• **SUPPLIED INFORMATION**:
— start —

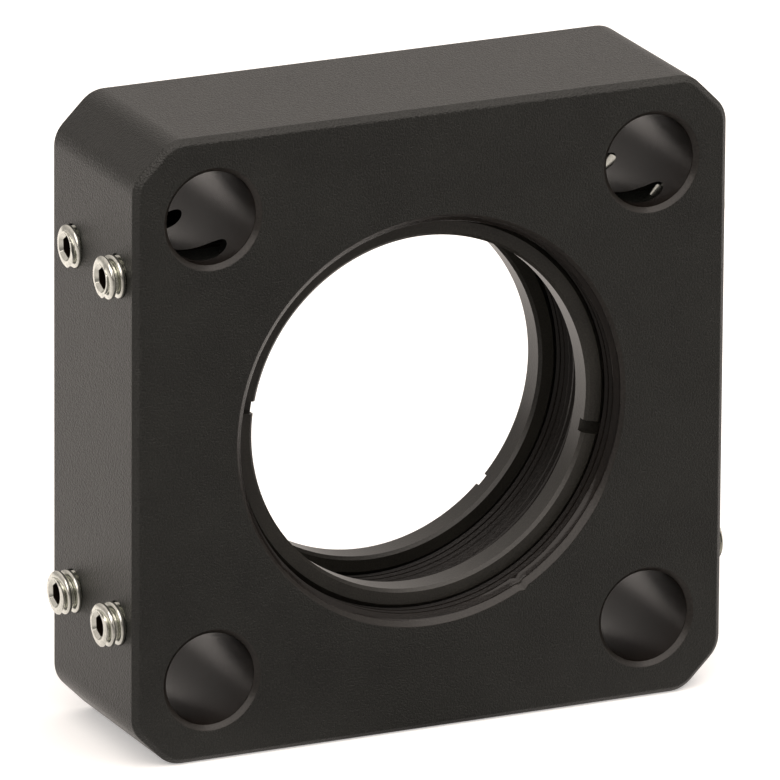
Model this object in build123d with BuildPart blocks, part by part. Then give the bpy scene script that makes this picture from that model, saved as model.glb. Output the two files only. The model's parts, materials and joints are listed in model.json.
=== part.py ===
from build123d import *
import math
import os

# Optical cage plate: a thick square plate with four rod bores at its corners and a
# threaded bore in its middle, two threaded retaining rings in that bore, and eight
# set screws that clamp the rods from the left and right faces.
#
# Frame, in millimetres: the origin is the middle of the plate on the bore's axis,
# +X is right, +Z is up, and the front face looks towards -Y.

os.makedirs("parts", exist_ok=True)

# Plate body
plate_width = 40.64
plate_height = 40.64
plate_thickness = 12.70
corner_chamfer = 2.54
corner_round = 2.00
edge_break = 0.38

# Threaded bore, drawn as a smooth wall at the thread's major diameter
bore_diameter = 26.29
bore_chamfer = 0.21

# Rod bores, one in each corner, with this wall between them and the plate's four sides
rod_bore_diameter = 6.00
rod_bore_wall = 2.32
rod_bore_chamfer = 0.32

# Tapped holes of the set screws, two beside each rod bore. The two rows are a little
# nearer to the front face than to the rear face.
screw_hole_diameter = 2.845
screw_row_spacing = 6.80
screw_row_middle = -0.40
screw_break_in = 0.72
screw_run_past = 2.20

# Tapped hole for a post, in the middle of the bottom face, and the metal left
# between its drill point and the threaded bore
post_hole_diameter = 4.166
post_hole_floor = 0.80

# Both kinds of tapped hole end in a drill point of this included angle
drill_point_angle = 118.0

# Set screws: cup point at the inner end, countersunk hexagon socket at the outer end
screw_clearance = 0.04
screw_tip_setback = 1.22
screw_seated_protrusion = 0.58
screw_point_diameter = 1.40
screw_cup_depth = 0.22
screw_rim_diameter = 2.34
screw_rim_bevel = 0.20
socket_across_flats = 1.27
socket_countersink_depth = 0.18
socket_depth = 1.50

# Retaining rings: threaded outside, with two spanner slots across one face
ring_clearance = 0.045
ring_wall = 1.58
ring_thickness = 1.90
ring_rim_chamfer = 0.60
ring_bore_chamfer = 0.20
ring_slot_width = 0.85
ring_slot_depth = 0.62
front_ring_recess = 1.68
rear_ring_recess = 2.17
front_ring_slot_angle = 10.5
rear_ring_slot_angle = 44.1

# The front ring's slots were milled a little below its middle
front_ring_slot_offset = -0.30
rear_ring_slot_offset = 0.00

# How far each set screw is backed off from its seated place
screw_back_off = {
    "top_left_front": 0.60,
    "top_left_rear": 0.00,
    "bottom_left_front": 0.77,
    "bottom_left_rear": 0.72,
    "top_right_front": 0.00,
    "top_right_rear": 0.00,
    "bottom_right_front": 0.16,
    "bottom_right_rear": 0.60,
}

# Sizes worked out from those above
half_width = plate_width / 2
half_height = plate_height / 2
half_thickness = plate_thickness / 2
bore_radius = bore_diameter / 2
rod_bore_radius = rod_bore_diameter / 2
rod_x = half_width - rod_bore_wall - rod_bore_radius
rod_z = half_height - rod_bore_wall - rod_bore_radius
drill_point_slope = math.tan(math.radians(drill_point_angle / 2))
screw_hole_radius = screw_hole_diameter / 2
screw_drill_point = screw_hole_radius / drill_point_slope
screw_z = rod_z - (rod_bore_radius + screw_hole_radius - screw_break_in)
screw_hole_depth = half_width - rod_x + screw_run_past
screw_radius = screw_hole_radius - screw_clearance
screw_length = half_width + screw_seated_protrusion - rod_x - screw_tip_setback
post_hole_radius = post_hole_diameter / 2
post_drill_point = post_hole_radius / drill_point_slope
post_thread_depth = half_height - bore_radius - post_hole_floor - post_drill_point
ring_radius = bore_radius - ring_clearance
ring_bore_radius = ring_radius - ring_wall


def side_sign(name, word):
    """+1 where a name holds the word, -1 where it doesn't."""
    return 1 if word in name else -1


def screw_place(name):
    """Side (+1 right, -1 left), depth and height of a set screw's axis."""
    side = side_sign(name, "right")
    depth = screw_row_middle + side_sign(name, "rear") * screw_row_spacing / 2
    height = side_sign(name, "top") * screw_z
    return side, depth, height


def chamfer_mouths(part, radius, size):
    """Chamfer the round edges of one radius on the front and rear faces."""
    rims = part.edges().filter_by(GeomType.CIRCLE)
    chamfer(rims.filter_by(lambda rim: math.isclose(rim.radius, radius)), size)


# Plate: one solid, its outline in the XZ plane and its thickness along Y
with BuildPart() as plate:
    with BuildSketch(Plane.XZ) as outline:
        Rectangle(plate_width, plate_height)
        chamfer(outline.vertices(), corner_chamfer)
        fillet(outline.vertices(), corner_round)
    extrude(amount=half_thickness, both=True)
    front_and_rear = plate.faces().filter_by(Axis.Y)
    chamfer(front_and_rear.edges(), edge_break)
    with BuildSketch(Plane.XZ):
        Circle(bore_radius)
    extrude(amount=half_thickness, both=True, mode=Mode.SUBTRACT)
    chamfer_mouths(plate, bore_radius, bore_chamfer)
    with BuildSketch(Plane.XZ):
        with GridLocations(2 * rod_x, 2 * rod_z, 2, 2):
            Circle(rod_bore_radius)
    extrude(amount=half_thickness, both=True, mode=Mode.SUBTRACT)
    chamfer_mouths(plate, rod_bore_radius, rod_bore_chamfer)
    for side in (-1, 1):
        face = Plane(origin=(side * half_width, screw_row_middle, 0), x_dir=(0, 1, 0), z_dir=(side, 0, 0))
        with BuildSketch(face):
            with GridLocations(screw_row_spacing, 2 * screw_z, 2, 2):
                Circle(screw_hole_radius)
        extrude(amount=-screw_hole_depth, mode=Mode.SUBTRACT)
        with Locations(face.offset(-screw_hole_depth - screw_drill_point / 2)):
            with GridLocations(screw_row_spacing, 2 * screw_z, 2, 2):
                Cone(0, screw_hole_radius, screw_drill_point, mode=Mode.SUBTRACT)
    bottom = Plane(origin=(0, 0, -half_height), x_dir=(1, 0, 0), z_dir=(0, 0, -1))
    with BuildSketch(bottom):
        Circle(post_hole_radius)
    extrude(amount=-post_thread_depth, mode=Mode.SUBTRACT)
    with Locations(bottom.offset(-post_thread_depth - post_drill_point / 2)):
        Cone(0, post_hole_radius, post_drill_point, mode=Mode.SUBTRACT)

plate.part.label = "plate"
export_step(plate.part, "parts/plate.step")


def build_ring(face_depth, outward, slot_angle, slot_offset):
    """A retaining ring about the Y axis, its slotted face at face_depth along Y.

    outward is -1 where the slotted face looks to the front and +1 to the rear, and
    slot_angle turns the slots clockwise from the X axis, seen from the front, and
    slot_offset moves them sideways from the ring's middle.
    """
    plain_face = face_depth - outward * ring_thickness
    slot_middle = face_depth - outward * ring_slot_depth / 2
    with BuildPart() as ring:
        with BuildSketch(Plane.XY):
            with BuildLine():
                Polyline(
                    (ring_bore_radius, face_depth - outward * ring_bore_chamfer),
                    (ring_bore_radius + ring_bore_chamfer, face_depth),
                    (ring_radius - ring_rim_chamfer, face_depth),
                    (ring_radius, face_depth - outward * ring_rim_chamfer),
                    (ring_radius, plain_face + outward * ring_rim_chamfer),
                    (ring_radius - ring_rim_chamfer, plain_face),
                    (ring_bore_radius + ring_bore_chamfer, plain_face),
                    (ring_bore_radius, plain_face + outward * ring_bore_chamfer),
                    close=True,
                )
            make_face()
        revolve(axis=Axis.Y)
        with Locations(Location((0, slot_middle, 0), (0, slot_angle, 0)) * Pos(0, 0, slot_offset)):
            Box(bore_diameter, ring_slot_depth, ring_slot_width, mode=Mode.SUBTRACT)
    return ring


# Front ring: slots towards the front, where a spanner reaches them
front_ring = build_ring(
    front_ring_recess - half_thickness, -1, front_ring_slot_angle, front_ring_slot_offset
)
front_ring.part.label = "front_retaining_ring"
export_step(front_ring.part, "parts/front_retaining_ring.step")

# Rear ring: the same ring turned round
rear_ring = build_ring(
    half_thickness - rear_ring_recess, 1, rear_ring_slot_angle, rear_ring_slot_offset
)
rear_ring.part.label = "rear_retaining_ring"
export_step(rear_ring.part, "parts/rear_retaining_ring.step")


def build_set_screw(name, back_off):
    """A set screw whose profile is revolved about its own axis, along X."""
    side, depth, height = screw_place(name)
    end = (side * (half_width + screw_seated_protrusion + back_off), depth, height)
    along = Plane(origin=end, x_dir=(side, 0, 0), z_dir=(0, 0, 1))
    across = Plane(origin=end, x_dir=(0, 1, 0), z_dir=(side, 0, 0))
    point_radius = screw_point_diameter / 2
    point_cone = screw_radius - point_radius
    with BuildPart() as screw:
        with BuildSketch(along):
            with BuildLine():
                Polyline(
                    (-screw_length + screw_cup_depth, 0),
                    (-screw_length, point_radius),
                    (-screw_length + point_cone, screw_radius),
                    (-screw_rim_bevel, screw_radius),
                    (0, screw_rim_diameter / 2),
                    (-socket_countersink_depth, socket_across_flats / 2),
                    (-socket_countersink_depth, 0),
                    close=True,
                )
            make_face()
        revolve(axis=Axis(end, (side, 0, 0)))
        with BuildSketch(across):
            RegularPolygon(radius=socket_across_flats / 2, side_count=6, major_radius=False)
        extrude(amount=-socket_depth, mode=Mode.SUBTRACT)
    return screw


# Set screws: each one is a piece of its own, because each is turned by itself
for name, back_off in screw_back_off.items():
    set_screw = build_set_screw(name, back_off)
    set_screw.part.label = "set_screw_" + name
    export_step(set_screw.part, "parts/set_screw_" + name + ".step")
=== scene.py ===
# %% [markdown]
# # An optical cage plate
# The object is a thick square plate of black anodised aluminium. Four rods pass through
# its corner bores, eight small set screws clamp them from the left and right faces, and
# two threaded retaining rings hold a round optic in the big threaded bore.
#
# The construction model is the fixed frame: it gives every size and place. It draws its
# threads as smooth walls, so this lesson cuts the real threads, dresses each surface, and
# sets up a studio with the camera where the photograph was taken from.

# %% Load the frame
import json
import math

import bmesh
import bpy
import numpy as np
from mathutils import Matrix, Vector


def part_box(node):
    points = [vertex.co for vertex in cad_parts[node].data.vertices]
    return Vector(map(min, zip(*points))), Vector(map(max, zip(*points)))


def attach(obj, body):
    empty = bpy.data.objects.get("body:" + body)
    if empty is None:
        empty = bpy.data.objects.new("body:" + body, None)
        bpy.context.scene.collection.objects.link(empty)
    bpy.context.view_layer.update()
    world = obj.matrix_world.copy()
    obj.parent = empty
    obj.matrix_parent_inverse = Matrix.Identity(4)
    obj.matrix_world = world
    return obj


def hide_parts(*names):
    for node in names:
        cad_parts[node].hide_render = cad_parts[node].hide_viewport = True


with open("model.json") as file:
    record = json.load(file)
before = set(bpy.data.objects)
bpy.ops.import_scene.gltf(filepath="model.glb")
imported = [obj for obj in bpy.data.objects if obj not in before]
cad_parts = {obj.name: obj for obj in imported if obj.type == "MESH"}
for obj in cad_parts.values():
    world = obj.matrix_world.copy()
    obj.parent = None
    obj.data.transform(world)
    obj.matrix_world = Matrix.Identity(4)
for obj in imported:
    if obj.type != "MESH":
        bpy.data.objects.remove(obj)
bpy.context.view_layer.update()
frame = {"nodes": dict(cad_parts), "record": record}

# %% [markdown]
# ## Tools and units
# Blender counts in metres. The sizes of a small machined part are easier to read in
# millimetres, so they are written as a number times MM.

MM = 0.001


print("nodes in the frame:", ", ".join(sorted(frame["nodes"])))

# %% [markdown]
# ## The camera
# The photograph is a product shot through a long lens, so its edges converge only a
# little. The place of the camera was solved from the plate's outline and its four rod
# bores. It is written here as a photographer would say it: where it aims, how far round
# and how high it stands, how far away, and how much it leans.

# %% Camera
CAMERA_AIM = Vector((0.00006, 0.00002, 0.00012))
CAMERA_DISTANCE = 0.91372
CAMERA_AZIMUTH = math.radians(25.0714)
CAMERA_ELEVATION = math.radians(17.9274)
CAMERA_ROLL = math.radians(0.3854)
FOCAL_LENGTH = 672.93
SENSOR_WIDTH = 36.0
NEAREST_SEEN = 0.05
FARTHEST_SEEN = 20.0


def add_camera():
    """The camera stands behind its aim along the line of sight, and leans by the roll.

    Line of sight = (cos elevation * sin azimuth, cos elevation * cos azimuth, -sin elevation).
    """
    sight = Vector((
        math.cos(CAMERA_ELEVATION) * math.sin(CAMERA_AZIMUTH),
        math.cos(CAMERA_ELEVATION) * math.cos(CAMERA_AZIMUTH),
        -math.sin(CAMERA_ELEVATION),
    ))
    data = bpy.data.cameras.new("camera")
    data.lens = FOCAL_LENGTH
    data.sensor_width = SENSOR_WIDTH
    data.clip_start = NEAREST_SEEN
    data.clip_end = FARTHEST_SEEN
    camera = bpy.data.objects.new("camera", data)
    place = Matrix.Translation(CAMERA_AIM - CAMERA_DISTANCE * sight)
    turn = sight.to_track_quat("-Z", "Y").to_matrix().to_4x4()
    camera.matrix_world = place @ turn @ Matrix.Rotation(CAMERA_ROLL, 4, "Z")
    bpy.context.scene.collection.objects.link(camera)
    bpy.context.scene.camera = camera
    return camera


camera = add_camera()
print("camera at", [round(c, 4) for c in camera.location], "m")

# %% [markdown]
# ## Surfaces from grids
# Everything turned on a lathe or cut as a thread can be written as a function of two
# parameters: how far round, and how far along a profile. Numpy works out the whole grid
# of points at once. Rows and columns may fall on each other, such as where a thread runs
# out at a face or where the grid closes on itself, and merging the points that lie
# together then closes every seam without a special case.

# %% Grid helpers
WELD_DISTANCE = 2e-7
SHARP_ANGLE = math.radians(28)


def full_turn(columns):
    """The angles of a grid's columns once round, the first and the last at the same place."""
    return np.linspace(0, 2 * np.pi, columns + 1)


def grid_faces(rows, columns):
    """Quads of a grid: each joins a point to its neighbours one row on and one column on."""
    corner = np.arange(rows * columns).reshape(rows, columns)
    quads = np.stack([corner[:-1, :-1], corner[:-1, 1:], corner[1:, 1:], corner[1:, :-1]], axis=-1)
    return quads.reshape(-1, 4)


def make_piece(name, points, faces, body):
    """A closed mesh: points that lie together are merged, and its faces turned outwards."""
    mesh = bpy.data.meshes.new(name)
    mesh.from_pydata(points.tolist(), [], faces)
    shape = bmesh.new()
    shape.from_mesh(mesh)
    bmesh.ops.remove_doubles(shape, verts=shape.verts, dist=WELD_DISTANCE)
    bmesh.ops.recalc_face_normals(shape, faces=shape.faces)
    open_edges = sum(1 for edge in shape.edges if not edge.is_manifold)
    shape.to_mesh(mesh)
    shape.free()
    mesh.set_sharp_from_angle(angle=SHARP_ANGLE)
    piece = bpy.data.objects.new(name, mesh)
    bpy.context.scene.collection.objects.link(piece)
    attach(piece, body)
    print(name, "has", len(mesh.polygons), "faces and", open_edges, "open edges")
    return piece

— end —

• **EXERCISE PROMPT**:
Return verbatim the lines that run from the line containing "# Set screws: each" through the line containing "zip(*points))), Vector(map(max, zip(*points)))", inclusive.

• **ANSWER IN FULL**:
# Set screws: each one is a piece of its own, because each is turned by itself
for name, back_off in screw_back_off.items():
    set_screw = build_set_screw(name, back_off)
    set_screw.part.label = "set_screw_" + name
    export_step(set_screw.part, "parts/set_screw_" + name + ".step")
=== scene.py ===
# %% [markdown]
# # An optical cage plate
# The object is a thick square plate of black anodised aluminium. Four rods pass through
# its corner bores, eight small set screws clamp them from the left and right faces, and
# two threaded retaining rings hold a round optic in the big threaded bore.
#
# The construction model is the fixed frame: it gives every size and place. It draws its
# threads as smooth walls, so this lesson cuts the real threads, dresses each surface, and
# sets up a studio with the camera where the photograph was taken from.

# %% Load the frame
import json
import math

import bmesh
import bpy
import numpy as np
from mathutils import Matrix, Vector


def part_box(node):
    points = [vertex.co for vertex in cad_parts[node].data.vertices]
    return Vector(map(min, zip(*points))), Vector(map(max, zip(*points)))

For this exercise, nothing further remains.